━━━ Material provided

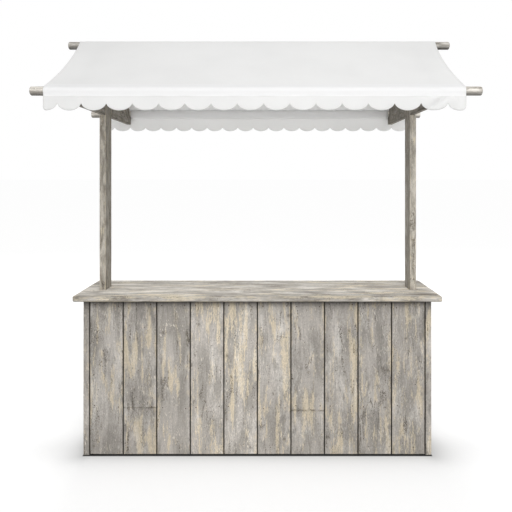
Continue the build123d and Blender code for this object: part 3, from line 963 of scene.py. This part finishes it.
def fold_rise(x, height):
    """How far a diagonal fold lifts the cloth: a quick rise on its upper side, a slow fall below."""
    along, below = beside_fold(x, height)
    rise = hump(below, *CREST_BELOW) + FOLD_SWELL * hump(below, *SWELL_BELOW)
    return FOLD_RISE * rise * hump(along, *FOLD_ALONG)


def round_pole(pole, angle):
    return pole + LIE_RADIUS * Vector((cos(angle), sin(angle)))


def towards_sides(x, start):
    """A smooth step from 0 at a share of half the cloth's width to 1 at its side edges."""
    return smooth((2 * abs(x) / CANVAS_WIDTH - start) / (1 - start))


def ripple(end, x):
    return noise.noise(Vector((x / RIPPLE_LENGTH, CLOTH_SEEDS[end][1], 5.0)))


def on_flap(end, share, x):
    """On a valance, which waves a little, curls out at its corners and clears the timbers' feet."""
    wave = noise.noise(Vector((x / WAVE_LENGTH, CLOTH_SEEDS[end][0], 2.0)))
    cut = VALANCE_CUT[end]
    bottom = VALANCE_FOOT[end] + cut[1] - lobe_drop(cut, x)
    height = bottom + (SEAM.y - bottom) * share
    at_hem = HEM_REST + HEM_WAVE * wave + HEM_RIPPLE * ripple(end, x) + HEM_CURL * towards_sides(x, CURL_FROM)
    flare = (1 - share) ** 1.3 * at_hem
    by_foot = 1 - smooth((abs(abs(x) - FOOT_X) - FOOT_REACH) / FOOT_FADE)
    flare = max(flare, FOOT_GAP * by_foot)
    if end == "front":
        flare += fold_rise(x, height) * smooth((SEAM.y - height) / FOLD_CLEAR)
    return Vector((SEAM.x + flare, height))


def on_wrap(end, share, x):
    """Round an eave pole, from the pocket's seam to the foot of the slope."""
    if share < SEAM_SHARE:
        t = share / SEAM_SHARE
        at = SEAM.lerp(round_pole(EAVE, WRAP_START), smooth(t) * 0.5 + t * 0.5)
        return at + Vector((SEAM_RIPPLE * (1 - t) * ripple(end, x), 0.0))
    t = (share - SEAM_SHARE) / (1 - SEAM_SHARE)
    return round_pole(EAVE, WRAP_START + (pi / 2 - PITCH - WRAP_START) * t)


def belly(share):
    """A curve that is 0 at both ends of a slope and 1 half way up."""
    return 4 * share * (1 - share)


def on_slope(end, share, x):
    """Up a slope, which sags between its poles, less towards the side edges."""
    billow = noise.noise(Vector((x / BILLOW_LENGTH, share * 2.2, CLOTH_SEEDS[end][2])))
    sag = SAG + BILLOW * billow - SIDE_PULL * towards_sides(x, PULL_FROM)
    at = EAVE.lerp(RIDGE, share) + OFF_SLOPE * LIE_RADIUS
    return at - OFF_SLOPE * belly(share) * sag


def on_ridge(_end, share, _x):
    return round_pole(RIDGE, pi / 2 - PITCH + PITCH * share)


def edge_hollow(part, share, x):
    """How far a place is drawn in along X by the hollow of the cloth's side edges."""
    if part != "slope":
        return 0.0
    return SIDE_HOLLOW * belly(share) * (2 * x / CANVAS_WIDTH) ** 3


PARTS = {"flap": on_flap, "wrap": on_wrap, "slope": on_slope, "ridge": on_ridge}


def thicken(piece, thickness):
    """Gives a cloth its thickness on both sides, and returns its area."""
    solidify = piece.modifiers.new("thickness", "SOLIDIFY")
    solidify.thickness = thickness
    solidify.offset = 0
    return sum(f.area for f in piece.data.polygons)


def make_canopy():
    """One continuous cloth: front valance, front of the pocket, both slopes, and the same at the back."""
    front = half_path()
    rows = [("front", *s) for s in front] + [("back", *s) for s in reversed(front[:-1])]
    last = len(rows) - 1
    columns = {end: column_places(cut) for end, cut in VALANCE_CUT.items()}
    bm = bmesh.new()
    bmesh.ops.create_grid(bm, x_segments=CANVAS_COLUMNS, y_segments=last, size=1)
    hem_layer, doubled_layer, painted_shading_layer = number_layers(bm, "hem", "doubled", "painted_shading")
    grid = {(round((v.co.x + 1) / 2 * CANVAS_COLUMNS), round((v.co.y + 1) / 2 * last)): v for v in bm.verts}
    for (i, j), v in grid.items():
        end, part, share = rows[j]
        x = columns[end][i]
        if part in ("slope", "ridge"):
            x = columns["front"][i] * (1 - smooth(j / last)) + columns["back"][i] * smooth(j / last)
        reach, height = PARTS[part](end, share, x)
        slip = SLIP["ridge"] + (SLIP[end] - SLIP["ridge"]) * min(reach / EAVE_Y, 1.0)
        v.co = Vector((x - edge_hollow(part, share, x) + slip, -reach if end == "front" else reach, height))
        v[doubled_layer] = float(part == "wrap" or (part == "slope" and share <= POCKET_TOP))
        # painted shade on the front valance, deeper along its fold
        v[painted_shading_layer] = 1 + fold_painted_shade(x, height) if part == "flap" and end == "front" else 0.0
    run = [0.0]
    middle = CANVAS_COLUMNS // 2
    for j in range(1, len(rows)):
        run.append(run[-1] + (grid[middle, j].co - grid[middle, j - 1].co).length)
    uv = bm.loops.layers.uv.new("cut")
    for (i, j), v in grid.items():
        sides = (v.co.x - grid[0, j].co.x, grid[CANVAS_COLUMNS, j].co.x - v.co.x)
        v[hem_layer] = min(*sides, *((v.co - grid[i, k].co).length for k in (0, last)))
        for loop in v.link_loops:
            loop[uv].uv = (v.co.x, run[j])
    bmesh.ops.recalc_face_normals(bm, faces=bm.faces)
    for f in bm.faces:
        f.smooth = True
        f.material_index = int(all(v[doubled_layer] > 0.5 for v in f.verts))
    nodes = ("canopy_roof", "front_valance", "back_valance")
    piece = stored(bm, "canvas_canopy", nodes, (canvas, doubled_canvas))
    area = thicken(piece, CANVAS_THICKNESS)


make_canopy()

# ---- Pole pockets ----
POCKET_ROWS = 18
POCKET_COLUMN = 0.02  # width of a column of its mesh
POCKET_CLEARANCE = 0.008  # between a pocket and a gable
POCKET_RUN = 0.12  # of the strip, for the weave's map
POCKET_CLOTH = 0.7  # thickness of the strip, against the canvas
POCKET_HEM = 0.002  # makes the painted dark rim at the strip's ends fainter
POCKET_SEAM = SEAM + Vector((-0.0022, 0.002))
POCKET_RADIUS = LIE_RADIUS + 0.0006
# its way round the hidden side of the pole, as shares of the radius, and then as degrees on the pole
POCKET_HANG = ((0.2, -1.26), (-0.45, -1.24), (-0.85, -1.1), (-1.0, -0.8), (-1.03, -0.4), (-1.0, 0.1))
POCKET_ANGLES = (160, 145, 130, 118)
POCKET_LAP = 0.004  # how far its upper edge lies uphill of the pole's centre, under the cloth


def point_on(path, share):
    """The point at a share of a path's length."""
    lengths = [(b - a).length for a, b in zip(path, path[1:])]
    left = share * sum(lengths)
    for a, b, run in zip(path, path[1:], lengths):
        if left <= run:
            return a.lerp(b, left / run)
        left -= run
    return path[-1]


def pocket_strip():
    """The pocket's way from its seam round the pole to the underside of the cloth."""
    under_cloth = EAVE + OFF_SLOPE * (LIE_RADIUS - CANVAS_THICKNESS * 1.3)
    top = under_cloth + UPHILL * ((under_cloth.x - (EAVE_Y - POCKET_LAP)) / cos(PITCH))
    on_pole = [(cos(radians(a)), sin(radians(a))) for a in POCKET_ANGLES]
    return [POCKET_SEAM, *(EAVE + POCKET_RADIUS * Vector(p) for p in (*POCKET_HANG, *on_pole)), top]


def make_pocket(end, way):
    """The strip sewn under an eave that closes the pole's pocket, cut back round the gables."""
    strip = pocket_strip()
    low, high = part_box("post_right")
    inner, outer = low.x - POCKET_CLEARANCE, high.x + POCKET_CLEARANCE
    edge = CANVAS_WIDTH / 2
    runs = ((-edge + SLIP[end], -outer), (-inner, inner), (outer, edge + SLIP[end]))
    bm = bmesh.new()
    uv = bm.loops.layers.uv.new("cut")
    hem_layer, doubled_layer, painted_shading_layer = number_layers(bm, "hem", "doubled", "painted_shading")
    for start, finish in runs:
        columns = max(2, round((finish - start) / POCKET_COLUMN))
        for v in bmesh.ops.create_grid(bm, x_segments=columns, y_segments=POCKET_ROWS, size=1)["verts"]:
            x = start + (finish - start) * (v.co.x + 1) / 2
            t = (v.co.y + 1) / 2
            at = point_on(strip, t)
            v.co = Vector((x, way * at.x, at.y))
            v[hem_layer] = min(x - start, finish - x) + POCKET_HEM
            # doubled, for the whiter colour that is partly painted light on the strip
            v[doubled_layer] = 1.0
            # painted light along the pocket's foot, fading upwards
            v[painted_shading_layer] = -POCKET_PAINTED_LIGHT * (1 - t)
            for loop in v.link_loops:
                loop[uv].uv = (x, t * POCKET_RUN)
    bmesh.ops.recalc_face_normals(bm, faces=bm.faces)
    for f in bm.faces:
        f.smooth = True
    piece = stored(bm, f"canvas_{end}_pocket", (f"{end}_pole_pocket",), (canvas,))
    area = thicken(piece, CANVAS_THICKNESS * POCKET_CLOTH)


make_pocket("front", -1)
make_pocket("back", 1)

# ---- Floor ----
# The floor's own glow, as the camera sees it, lifts the lit floor to a studio's white.
FLOOR_SIZE = 400
FLOOR_BOUNCE = 0.82
# the colour the camera sees of the floor, and a painted dark colour beneath the counter
FLOOR_SHADOWED, FLOOR_UNDER = 0.45, 0.06
FLOOR_GLOW_NEAR, FLOOR_GLOW_FAR = 0.665, 0.76
FLOOR_GLOW_DIP, GLOW_REACH = 0.32, 0.1  # a painted shadow at the counter's foot: the dip in the glow, and how soon it fades
SIDE_SHADE, SIDE_SHADE_REACH = 0.125, 0.55  # a faint painted shadow on either side of the counter
SIDE_SHADE_LINE, SIDE_SHADE_DEPTH = -0.12, 0.28
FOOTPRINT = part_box("corner_post_back_right")[1]


def grey(level):
    return (level, level, level, 1.0)


def floor_finish():
    """White floor: a painted shadow round the counter's foot and beside it, painted dark beneath it, and
    lighter towards its open back.
    """
    material, tree = new_material("white studio floor")
    seen = Number(put(tree, "ShaderNodeLightPath").outputs["Is Camera Ray"])
    place = put(tree, "ShaderNodeTexCoord").outputs["Object"]
    past_foot = vector_math("SUBTRACT", vector_math("ABSOLUTE", place), (FOOTPRINT.x, FOOTPRINT.y, 0.0))
    away = length(vector_math("MAXIMUM", past_foot))
    depth = split(place)[1]
    aside = split(past_foot)[0]
    # painted shadow: the glow dips near the counter and on either side of it
    dip = (away / -GLOW_REACH).apply("EXPONENT") * FLOOR_GLOW_DIP
    level = 1.0 - soft_step(abs(depth - SIDE_SHADE_LINE), 0.0, SIDE_SHADE_DEPTH)
    beside = (1.0 - soft_step(aside, 0.02, SIDE_SHADE_REACH)) * soft_step(aside, -0.06, 0.0)
    far = soft_step(away, 0.3, 5.0) * (FLOOR_GLOW_FAR - FLOOR_GLOW_NEAR)
    lift = FLOOR_GLOW_NEAR - dip - level * beside * SIDE_SHADE + far
    # painted dark beneath the counter, by its front and sides, fading towards its open back
    inside = soft_step(aside * -1.0, 0.03, 0.2) * soft_step(depth, -0.18, 0.22)
    airy = soft_step(away, 0.0, 0.004).apply("MAXIMUM", inside)
    shadowed = mix_colour(airy, grey(FLOOR_UNDER), grey(FLOOR_SHADOWED))
    inputs = {
        "Base Color": mix_colour(seen, grey(FLOOR_BOUNCE), shadowed),
        "Roughness": 1.0,
        "Emission Color": grey(1.0),
        "Emission Strength": seen * (lift * airy),
        "Specular IOR Level": 0.0,
    }
    return surfaced(material, inputs)


def make_floor():
    bm = bmesh.new()
    bmesh.ops.create_grid(bm, x_segments=1, y_segments=1, size=FLOOR_SIZE)
    floor = meshed(bm, "studio_floor", (floor_finish(),))


make_floor()

# ---- Light and camera ----
AMBIENT = 0.5
CAMERA_ACROSS, CAMERA_DISTANCE, CAMERA_HEIGHT = 0.063, 3.734, 1.656
FOCAL = 41.55
CAMERA_SHIFT = (-0.0234, -0.154)


def make_world():
    """White surroundings, which the camera sees at full strength and the stall is lit by in part."""
    world = bpy.data.worlds.new("soft studio")
    bpy.context.scene.world = world
    world.use_nodes = True
    tree = world.node_tree
    tree.nodes.clear()
    rays = put(tree, "ShaderNodeLightPath").outputs
    seen = Number(rays["Is Camera Ray"]).apply("MAXIMUM", rays["Is Glossy Ray"])
    seen = seen.apply("MAXIMUM", rays["Is Transmission Ray"])
    strength = rescaled(seen, 0.0, 1.0, AMBIENT, 1.0)
    background = put(tree, "ShaderNodeBackground", {"Color": grey(1.0), "Strength": strength})
    put(tree, "ShaderNodeOutputWorld", {"Surface": background.outputs[0]})


def soft_lamp(name, place, target, width, power):
    """A round lamp that faces a target."""
    lamp = bpy.data.lights.new(name, "AREA")
    lamp.shape = "DISK"
    lamp.size = width
    lamp.energy = power
    made = new_object(name, lamp)
    made.location = place
    made.rotation_euler = (Vector(target) - Vector(place)).to_track_quat("-Z", "Y").to_euler()


def place_camera():
    """A level camera that looks straight at the front, shifted to frame the stall."""
    lens = bpy.data.cameras.new("camera")
    lens.lens = FOCAL
    lens.sensor_width = 36
    lens.shift_x, lens.shift_y = CAMERA_SHIFT
    camera = new_object("camera", lens)
    camera.location = (CAMERA_ACROSS, -CAMERA_DISTANCE, CAMERA_HEIGHT)
    camera.rotation_euler = (pi / 2, 0, 0)
    bpy.context.scene.camera = camera


make_world()
soft_lamp("high lamp", (1.4, -6.0, 6.4), (0, 0, 1.2), 4.0, 205)
soft_lamp("low lamp", (0.2, -6.8, 0.9), (0, 0, 1.6), 3.5, 125)
soft_lamp("back lamp", (-0.6, 6.4, 5.2), (0, 0, 1.2), 4.0, 265)
place_camera()
bpy.context.scene.view_settings.view_transform = "Standard"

━━━━━━

_To do_
Only the lines from the first line of the material above through the line that contains "return pole +" should be quoted, each one exactly.

_Answer to this task_
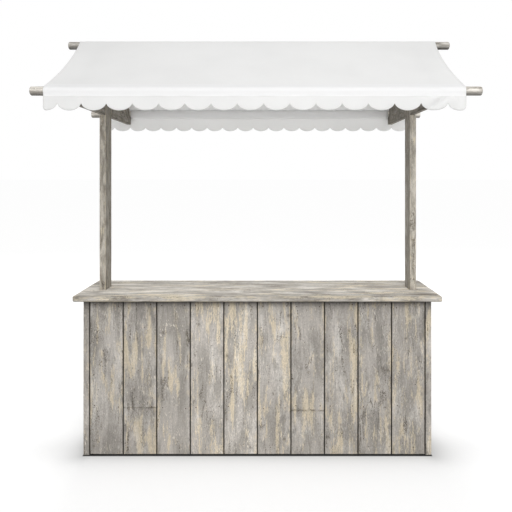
Continue the build123d and Blender code for this object: part 3, from line 963 of scene.py. This part finishes it.
def fold_rise(x, height):
    """How far a diagonal fold lifts the cloth: a quick rise on its upper side, a slow fall below."""
    along, below = beside_fold(x, height)
    rise = hump(below, *CREST_BELOW) + FOLD_SWELL * hump(below, *SWELL_BELOW)
    return FOLD_RISE * rise * hump(along, *FOLD_ALONG)


def round_pole(pole, angle):
    return pole + LIE_RADIUS * Vector((cos(angle), sin(angle)))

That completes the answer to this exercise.